Sebagai perbandingan beberapa uraian di atas dapat pula dikemukakan pendapat an-Nabhani yang mendasarkan kebolehan pemilikan tanah yang disia-siakan (tanah mati) berdasarkan pada hadits Nabi yang diriwayatkan oleh Umar dari Rasulullah saw yang bersabda : “Siapa saja yang menghidupkan sebidang tanah mati maka tanah tersebut adalah hak miliknya”. Dengan kata lain disebutkan disini, bahwa kebolehan pemilikan tanah mati tersebut berlaku pada muslim maupun non-muslim, karena hadits itu sendiri bersifat mutlak. (an-Nabhani, 1996 : 136)

Uraian di atas lebih menggambarkan proses terwujudnya pendapat tentang kerjasama dalam pengelolaan kekayaan negara antara muslim dan non-muslim dalam sebuah negara. Terlepas dari semua itu, kiranya penulis sependapat, jika kepemilikan tanah dibolehkan bagi orang yang telah mengelola tanah mati tersebut, ketika tanah mati itu memiliki nilai produktif.

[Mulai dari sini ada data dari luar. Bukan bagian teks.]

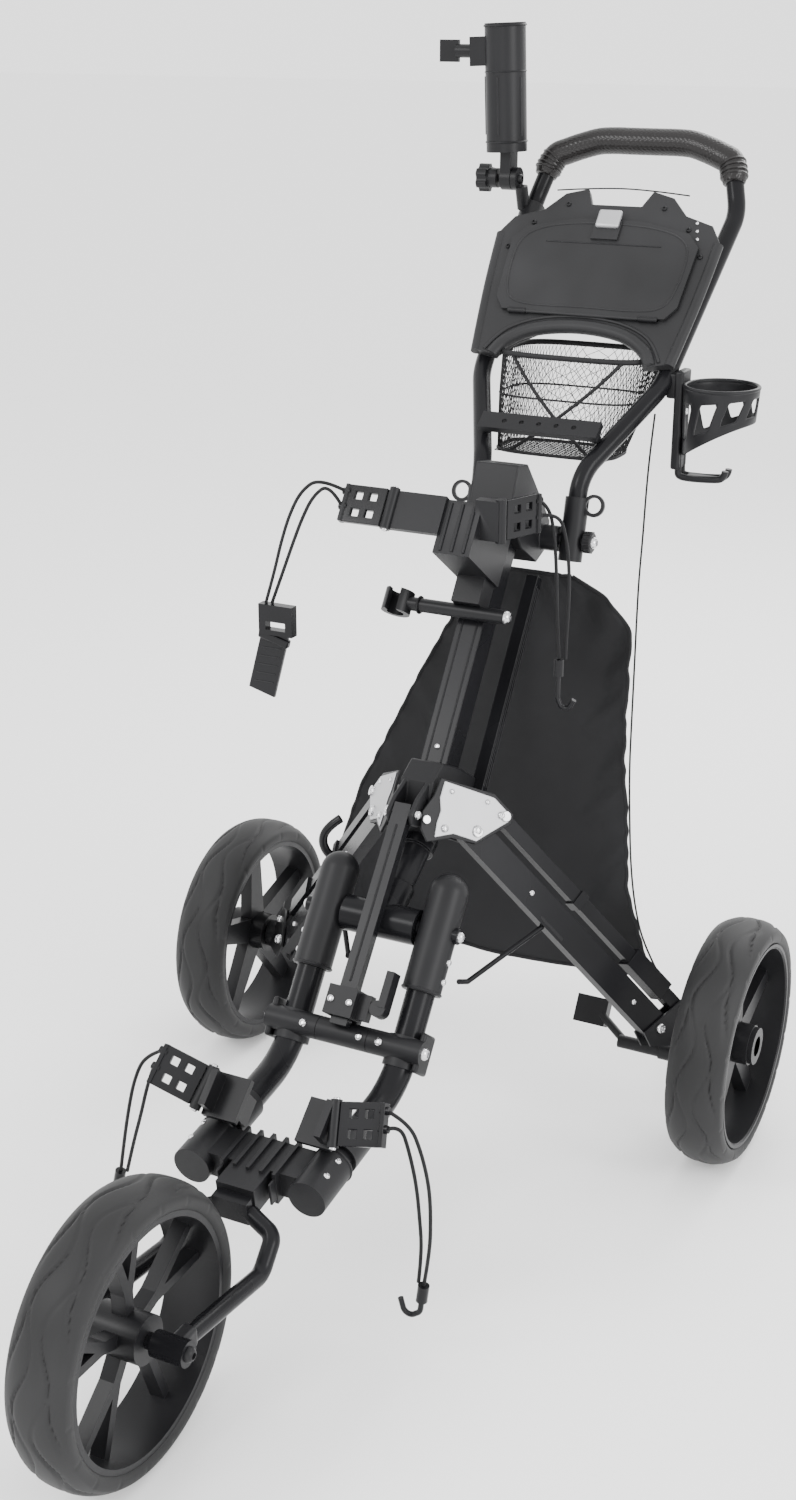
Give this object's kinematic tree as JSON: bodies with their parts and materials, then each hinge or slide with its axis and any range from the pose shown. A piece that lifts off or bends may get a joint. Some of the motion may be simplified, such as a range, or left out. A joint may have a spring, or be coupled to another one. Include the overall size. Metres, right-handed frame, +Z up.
{
  "type": "golf push cart",
  "caption": "Folding golf push cart on wheels with a padded handle, console, net basket, bottle cage, umbrella socket, strap cradles, brace lock and a fabric sheet.",
  "frame": {"origin": "on the ground, under the middle of the cart's box measured without its loose cords", "axes": "+Z up, +Y from the front wheel towards the handle, +X to the right of a person standing in front of the cart"},
  "size_m": [0.718, 1.398, 1.2449],
  "materials": {
    "satin_black_metal": "satin black paint",
    "black_casting": "fine textured black paint",
    "silver_cover": "brushed, light grey",
    "steel_bolts": "bright",
    "black_plastic": "fine grained",
    "console_plastic": "fine grained",
    "grip_leather": "braided black",
    "net_fabric": "open black net",
    "sheet_fabric": "woven black",
    "tyre_foam": "dull, with wavy grooves",
    "strap_plastic": "slightly glossy",
    "cord_black": "braided elastic",
    "hook_plastic": "smooth"
  },
  "bodies": {
    "frame": {"main_rail": "satin_black_metal", "rear_bars": "satin_black_metal", "gusset_core": "black_casting", "gusset_plates": "black_casting", "gusset_covers": "silver_cover", "gusset_bolts": "steel_bolts", "column": "satin_black_metal", "hinge_block": "black_plastic", "cradle_base": "black_plastic", "storage_sheet": "sheet_fabric", "elastic_cord_right": "cord_black"},
    "handle": {"handle_tube": "satin_black_metal", "handle_sleeves": "black_plastic", "handle_grip": "grip_leather", "console_panel": "console_plastic", "tray_bar": "black_plastic", "net_basket": "net_fabric", "bottle_cage": "black_plastic", "umbrella_clamp": "black_plastic"},
    "console_lid": {"console_lid": "console_plastic"},
    "umbrella_holder": {"umbrella_holder": "black_plastic"},
    "star_knob": {"star_knob": "black_plastic"},
    "wing_knob": {"wing_knob": "black_plastic"},
    "front_frame": {"tee_fittings": "black_casting", "front_tubes": "satin_black_metal", "crossbar": "black_casting", "nose_bracket": "black_casting", "fork": "satin_black_metal", "lower_cradles": "black_plastic"},
    "front_wheel": {"front_tyre": "tyre_foam", "front_rim": "black_plastic"},
    "brace": {"brace_bar": "satin_black_metal"},
    "slider": {"slider_clamp": "black_casting"},
    "cam_lever": {"cam_lever": "black_plastic"},
    "upper_strap_left": {"upper_strap_left": "strap_plastic", "bungee_upper_left": "cord_black", "upper_left_buckle": "hook_plastic"},
    "upper_strap_right": {"upper_strap_right": "strap_plastic", "bungee_upper_right": "cord_black", "upper_right_hook": "hook_plastic"},
    "lower_strap_left": {"lower_strap_left": "strap_plastic", "bungee_lower_left": "cord_black", "lower_left_hook": "hook_plastic"},
    "lower_strap_right": {"lower_strap_right": "strap_plastic", "bungee_lower_right": "cord_black", "lower_right_hook": "hook_plastic"},
    "leg_left": {"leg_left": "satin_black_metal"},
    "leg_right": {"leg_right": "satin_black_metal"},
    "rod_left": {"rod_left": "satin_black_metal"},
    "rod_right": {"rod_right": "satin_black_metal"},
    "bracket_left": {"bracket_left": "black_casting"},
    "bracket_right": {"bracket_right": "black_casting"},
    "rear_wheel_left": {"rear_tyre_left": "tyre_foam", "rear_rim_left": "black_plastic"},
    "rear_wheel_right": {"rear_tyre_right": "tyre_foam", "rear_rim_right": "black_plastic"},
    "brake_pedal": {"brake_pedal": "black_plastic"}
  },
  "joints": [
    {"name": "front_fold", "type": "hinge", "parent": "frame", "child": "front_frame", "pos_m": [0, -0.036, 0.342], "axis": [-1, 0, 0], "range_deg": [0, 75]},
    {"name": "front_wheel_spin", "type": "hinge", "parent": "front_frame", "child": "front_wheel", "pos_m": [0, -0.553, 0.146], "axis": [1, 0, 0], "continuous": true},
    {"name": "brace_swing", "type": "hinge", "parent": "frame", "child": "brace", "pos_m": [0, 0.012, 0.452], "axis": [-1, 0, 0], "range_deg": [0, 43]},
    {"name": "clamp_turn", "type": "hinge", "parent": "front_frame", "child": "slider", "pos_m": [0, -0.12445, 0.24328], "axis": [-1, 0, 0], "range_deg": [-34, 0]},
    {"name": "lever_turn", "type": "hinge", "parent": "slider", "child": "cam_lever", "pos_m": [0.04, -0.12097, 0.28113], "axis": [0, -0.7892, 0.6141], "range_deg": [0, 34]},
    {"name": "leg_fold_right", "type": "hinge", "parent": "frame", "child": "leg_right", "pos_m": [0.056, 0.072, 0.416], "axis": [-0.7767, 0.5053, -0.3761], "range_deg": [0, 28.5]},
    {"name": "rod_fold_right", "type": "hinge", "parent": "frame", "child": "rod_right", "pos_m": [0.07425, 0.10684, 0.42512], "axis": [-0.7767, 0.5053, -0.3761], "range_deg": [0, 28.5]},
    {"name": "bracket_turn_right", "type": "hinge", "parent": "leg_right", "child": "bracket_right", "pos_m": [0.247, 0.178, 0.164], "axis": [-0.7767, 0.5053, -0.3761], "range_deg": [-28.5, 0]},
    {"name": "rear_wheel_spin_right", "type": "hinge", "parent": "bracket_right", "child": "rear_wheel_right", "pos_m": [0.3255, 0.222, 0.146], "axis": [1, 0, 0], "continuous": true},
    {"name": "leg_fold_left", "type": "hinge", "parent": "frame", "child": "leg_left", "pos_m": [-0.056, 0.072, 0.416], "axis": [-0.7767, -0.5053, 0.3761], "range_deg": [0, 28.5]},
    {"name": "rod_fold_left", "type": "hinge", "parent": "frame", "child": "rod_left", "pos_m": [-0.07425, 0.10684, 0.42512], "axis": [-0.7767, -0.5053, 0.3761], "range_deg": [0, 28.5]},
    {"name": "bracket_turn_left", "type": "hinge", "parent": "leg_left", "child": "bracket_left", "pos_m": [-0.247, 0.178, 0.164], "axis": [-0.7767, -0.5053, 0.3761], "range_deg": [-28.5, 0]},
    {"name": "rear_wheel_spin_left", "type": "hinge", "parent": "bracket_left", "child": "rear_wheel_left", "pos_m": [-0.3255, 0.222, 0.146], "axis": [1, 0, 0], "continuous": true},
    {"name": "brake_press", "type": "hinge", "parent": "bracket_right", "child": "brake_pedal", "pos_m": [0.2185, 0.222, 0.11], "axis": [1, 0, 0], "range_deg": [-15, 0]},
    {"name": "handle_fold", "type": "hinge", "parent": "frame", "child": "handle", "pos_m": [0, 0.326, 0.69], "axis": [-1, 0, 0], "range_deg": [-10, 60]},
    {"name": "lid_open", "type": "hinge", "parent": "handle", "child": "console_lid", "pos_m": [0, 0.48383, 0.92214], "axis": [1, 0, 0], "range_deg": [0, 100]},
    {"name": "holder_tilt", "type": "hinge", "parent": "handle", "child": "umbrella_holder", "pos_m": [-0.16, 0.622, 1.062], "axis": [1, 0, 0], "range_deg": [-10, 50]},
    {"name": "star_knob_turn", "type": "hinge", "parent": "handle", "child": "star_knob", "pos_m": [-0.16, 0.622, 1.062], "axis": [-1, 0, 0], "continuous": true},
    {"name": "wing_knob_turn", "type": "hinge", "parent": "umbrella_holder", "child": "wing_knob", "pos_m": [-0.21184, 0.622, 1.2109], "axis": [-1, 0, 0], "continuous": true},
    {"name": "upper_strap_swing_left", "type": "hinge", "parent": "frame", "child": "upper_strap_left", "pos_m": [-0.084, 0.14514, 0.7508], "axis": [0, 0.5621, 0.8271], "range_deg": [-20, 50]},
    {"name": "upper_strap_swing_right", "type": "hinge", "parent": "frame", "child": "upper_strap_right", "pos_m": [0.044, 0.16, 0.748], "axis": [0, 0, 1], "range_deg": [-70, 0]},
    {"name": "lower_strap_swing_right", "type": "hinge", "parent": "front_frame", "child": "lower_strap_right", "pos_m": [0.076, -0.28784, 0.24314], "axis": [-0.1968, 0.5735, 0.7952], "range_deg": [-30, 30]},
    {"name": "lower_strap_swing_left", "type": "hinge", "parent": "front_frame", "child": "lower_strap_left", "pos_m": [-0.076, -0.28784, 0.24314], "axis": [-0.1968, -0.5735, -0.7952], "range_deg": [-30, 30]}
  ],
  "couplings": [
    {"joint": "brace_swing", "follows": "front_fold", "ratio": 0.562},
    {"joint": "clamp_turn", "follows": "front_fold", "ratio": -0.438},
    {"joint": "leg_fold_right", "follows": "front_fold", "ratio": 0.36667},
    {"joint": "rod_fold_right", "follows": "front_fold", "ratio": 0.36667},
    {"joint": "bracket_turn_right", "follows": "front_fold", "ratio": -0.36667},
    {"joint": "leg_fold_left", "follows": "front_fold", "ratio": 0.36667},
    {"joint": "rod_fold_left", "follows": "front_fold", "ratio": 0.36667},
    {"joint": "bracket_turn_left", "follows": "front_fold", "ratio": -0.36667}
  ]
}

Penulis beralasan, bahwa gugurnya atau berpindahnya unsur kepemilikan lebih disebabkan oleh nilai ihya (usaha) dari seseorang untuk mengelola tanah yang disia-siakan. Lebih jauh lagi, bukanlah usaha menghidupkan tanah mati tersebut, cenderung menuju pada peningkatan aktifitas ekonomi yang berlandaskan nilai memakmurkan bumi, sehingga muncullah implikasi yang lebih mengarah pada nilai ibadah kepada Allah swt.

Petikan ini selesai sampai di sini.